Minnesota, the land of 10,000 lakes and generally progressive politics, has passed a bill outlawing the use of triclosan, the germ killing agent used in antibacterial soaps, according to a May 21, 2014 news article published by Newsmax.
Minnesota governor Mark Dayton signed the bill to ban triclosan, making Minnesota the first U.S. state to take such decisive action. The ban eliminates triclosan from most all consumer hygiene products.
Triclosan is a chemical known to fight germs, but there are potential risks. Tests on animals show that triclosan disrupts the production of hormones that the body needs for normal development and reproduction. Further, some studies suggest that triclosan helps the body develop resistant bacteria. These reasons helped convince Minnesota governor Mark Dayton that a ban was in the best interests of the citizenry and would help safeguard the public health.
Minnesota is the only state so far to enact a ban, but supporters say Minnesota’s ban is an important first step.
"While this is an effort to ban triclosan from one of the 50 states, I think it will have a greater impact than that," said Minnesota State Senator John Marty, one of the bill’s supporters. Marty went on to say that the ban in Minnesota could result in similar actions in other states and, in due time, could lead to the eventual phasing out of tricolsan by manufacturers. One major manufacturer, Proctor & Gamble, has already decided to eliminate triclosan.
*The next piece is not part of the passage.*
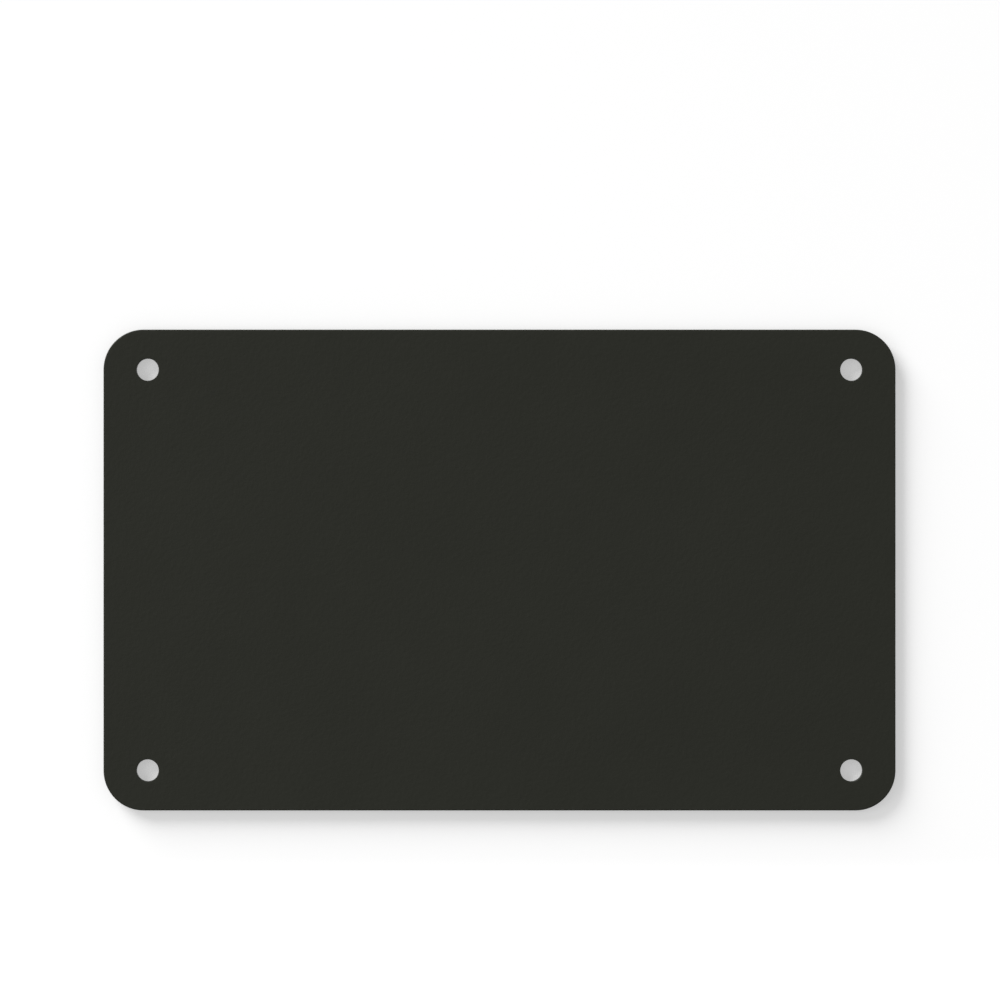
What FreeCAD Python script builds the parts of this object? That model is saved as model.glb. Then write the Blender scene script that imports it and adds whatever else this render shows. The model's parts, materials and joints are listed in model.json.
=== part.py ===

The Cincinnati- based consumer products giant says it will phase it out completely by the end of 2015.
Many parents have expressed concern over triclosan due to its potentially negative effects. Yes, it can help kill germs but the negative possibilities outweigh the benefits in the minds of many. Even if the tests have been conducted only on animals and even if there is no conclusive evidence that triclosan has the same effects on humans, it is still a risk many parents would rather not take.
Official data from the Food and Drug Administration shows that triclosan is used in about 75 percent of all antibacterial liquid soaps and personal hygiene products sold in the United States. The FDA has vowed to revisit the subject of triclosan and reconsider its safety at some point in the near future.